Uau! Ótimo conto, Sandra, um destes raros que se tornam inesquecíveis. Quero escrever assim quando eu crescer.
Beijão.
em primeiro, parabéns, a revista é boa e tu mereces
o conto é deveras ótimo, surpreende, aguça, tem pimenta e algumas doses de certo 'desconforto' do personagem - que arrastam o leitor.
Assim vais acabar na Acad. de Letras, mulher!
besos merecidos
El
Fiquei apaixonada.
Que mulher é essa, que texto é esse?????
Sandra, a cada dia você encanta mais.

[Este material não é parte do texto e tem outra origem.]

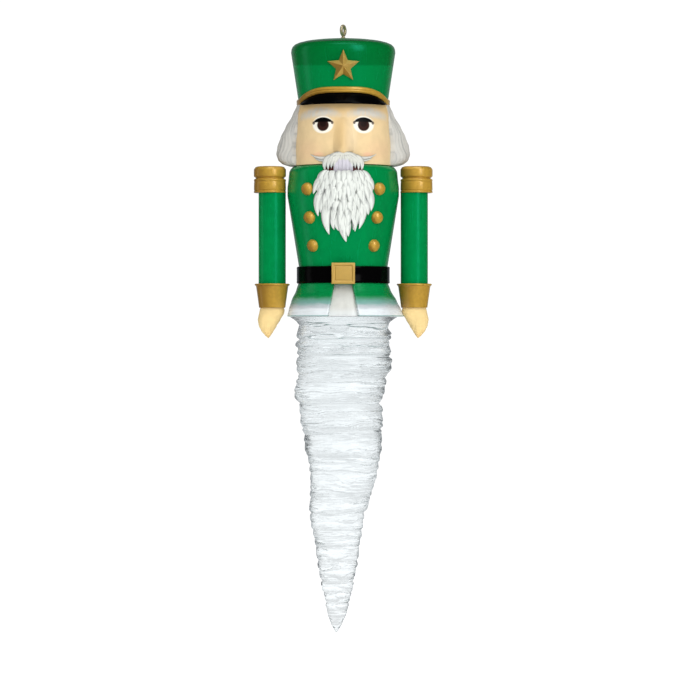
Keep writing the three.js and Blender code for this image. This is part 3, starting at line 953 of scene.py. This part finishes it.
class ORNAMENT_OT_wig(bpy.types.Operator):
    """Build the silver bell-shaped wig with its carved strands"""

    bl_idname = "ornament.wig"
    bl_label = "Wig"

    def execute(self, context):
        low, high = -36.7, HEAD_HIGH.z + 0.25
        pitch = mm("strand")

        def strand(angle, height):
            arc_length = angle * mm("wig_radius")
            sway = 0.55 * math.sin(height * 0.35 + angle * 3)
            sway += 0.8 * noise.noise((angle * 2, height * 0.12, 3))
            phase = (arc_length + sway) / pitch
            ridge = abs(math.sin(math.pi * phase))
            lock_phase = (arc_length + sway * 1.5) / (pitch * 3.7)
            lock = abs(math.sin(math.pi * lock_phase)) ** 0.6
            return 0.55 * ridge ** 0.7 + 0.45 * lock

        def hair(u, v, w):
            height = mix(low, high, v)
            waved = WIG_EDGE + 0.035 * math.sin(height * 0.75) * soft_step(high - height, 0, 3)
            angle = mix(waved, math.tau - waved, u)
            inner = head_radius(height) - 0.3
            edge = min(angle - waved, math.tau - waved - angle)
            swell = math.sqrt(soft_step(edge, -math.radians(3), math.radians(17)))
            back = soft_step(edge, math.radians(22), math.radians(100))
            outer = inner + 0.35 + (wig_bell(height) - inner - 0.35) * swell * mix(1, 0.78, back)
            groove = 0.34 * (strand(angle, height) - 0.75) * soft_step(edge, 0, math.radians(3))
            return around(angle, mix(inner, outer + groove, w), height)

        wig = block("wig_shell", 520, 56, hair)

        def height_mark(spot):
            angle = math.atan2(spot.x, -spot.y) % math.tau
            return strand(angle, spot.z)

        mark_relief(wig, height_mark)
        fit(smooth(wig, 70), "silver_hair", "hair")
        return {"FINISHED"}


# ---------- moustache, jaw and beard ----------


def lock(name, route, half_width, thickness, wall, rows=22, sides=14):
    """One carved lock of hair: a tapered leaf that follows a route of (side, height, stand-off) points.

    wall(height) is the radius of the round front that the lock lies on.
    """
    clear_selection()
    bpy.ops.mesh.primitive_uv_sphere_add(segments=sides, ring_count=rows, radius=1)
    piece = name_new(name)
    relief = piece.data.attributes.new("relief", "FLOAT", "POINT")
    start, bend, end = (Vector(point) for point in route)
    for vertex, value in zip(piece.data.vertices, relief.data):
        share = (1 - vertex.co.z) / 2
        flat = Vector((vertex.co.x, vertex.co.y))
        turn = math.atan2(flat.y, flat.x) if flat.length > 1e-6 else 0.0
        middle = start * (1 - share) ** 2 + bend * 2 * share * (1 - share) + end * share ** 2
        run = (bend - start) * (1 - share) + (end - bend) * share
        across = Vector((run.y, -run.x)).normalized() if run.xy.length > 1e-6 else Vector((1.0, 0.0))
        body = math.sin(math.pi * min(share, 0.999) ** 0.62) ** 0.75 if 0 < share < 1 else 0.0
        side_reach = math.cos(turn)
        lift = max(math.sin(turn), -0.45)
        comb = 0.5 + 0.5 * math.cos(side_reach * 7.5 + middle.x)
        height = thickness * body * lift * (0.82 + 0.18 * comb)
        x = middle.x + across.x * half_width * body * side_reach
        z = middle.y + across.y * half_width * body * side_reach
        vertex.co = Vector((x, front_depth(wall(z), x) - middle.z - height, z)) * MM
        value.value = max(0.0, lift) * (0.45 + 0.55 * comb)
    piece.data.update()
    edit_all(piece)
    bpy.ops.mesh.normals_make_consistent(inside=False)
    bpy.ops.object.mode_set(mode="OBJECT")
    return piece


def locks_from(name, table, wall, rows, sides):
    """A lock for each row of a table: root, bend, tip, half width and thickness."""
    return [
        lock(f"{name}_{i}", row[:3], *row[3:], wall, rows, sides) for i, row in enumerate(table)
    ]


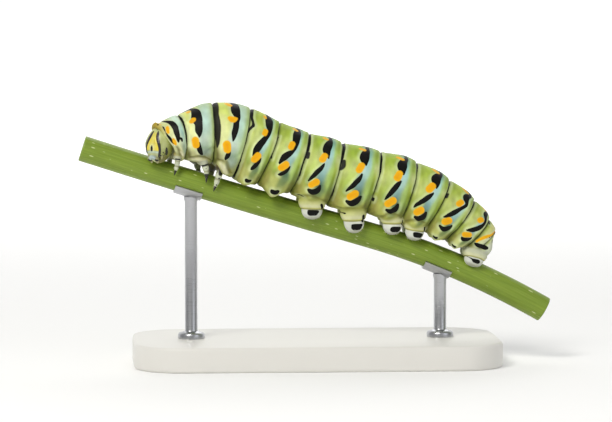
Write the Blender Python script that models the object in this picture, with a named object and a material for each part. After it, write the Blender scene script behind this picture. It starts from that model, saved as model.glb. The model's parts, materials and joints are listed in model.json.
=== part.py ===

Texto divino.
E Fred, EU é que quero escrever assim quando eu crescer!!!!!!!!
Beijos, parabéns!
obrigada, Luciene, é bom quando as pessoas gostam do que a gente comunica...
besitos
uau! digo eu, querido poeta... não sabe como seu comentário me deixa feliz...
beso
hum, querida EL, é ótimo que você tenha apreciado, afinal, tenho muita consideração por sua opinião.
besito afetuoso
Ora, senhorinha Lívia, você está mimando essa sua amiga... mas eu adoro; e o seu novo conto publicado no Géh - Chuva - também não fica devendo nada a ninguém.
besitos, querida, é bom ter amigos como vocês.
olha. é .......sei lá, não sei o que dizer, me vi em alguns trehos de Alice...é perfeito...não por ter me visto, mas pela facilidade de ver cenas e pessoas assim a cada letra...
Parabéns, pelo conto, pela publicação , pelo convite e por vc...
malmal.....e bijo
muito obrigada, querida. feliz por tê-la aqui.
besitos
Gostei. Parabéns!
Obrigada, Walter.
Sabe, Sandra, eu li e reli seu conto, total e completamente arrepiado. Eu tenho essa forma de reagir à um texto tão forte e tão belo...
O convite que vc recebeu é só um reconhecimento à esse talento que vc nos brinda aqui.
Fico feliz com seu reconhecimento, acrescento o meu junto a um beijo de admiração.
obrigada, José, por sua delicadeza para comigo. É bom quando o texto encontra ressonância na alma e no corpo da gente, não?
beso.
Descobrindo os seus textos e gostando muito. Você escreve muito bem, as imagens quase em contraponto, um texto saboroso. Voltarei.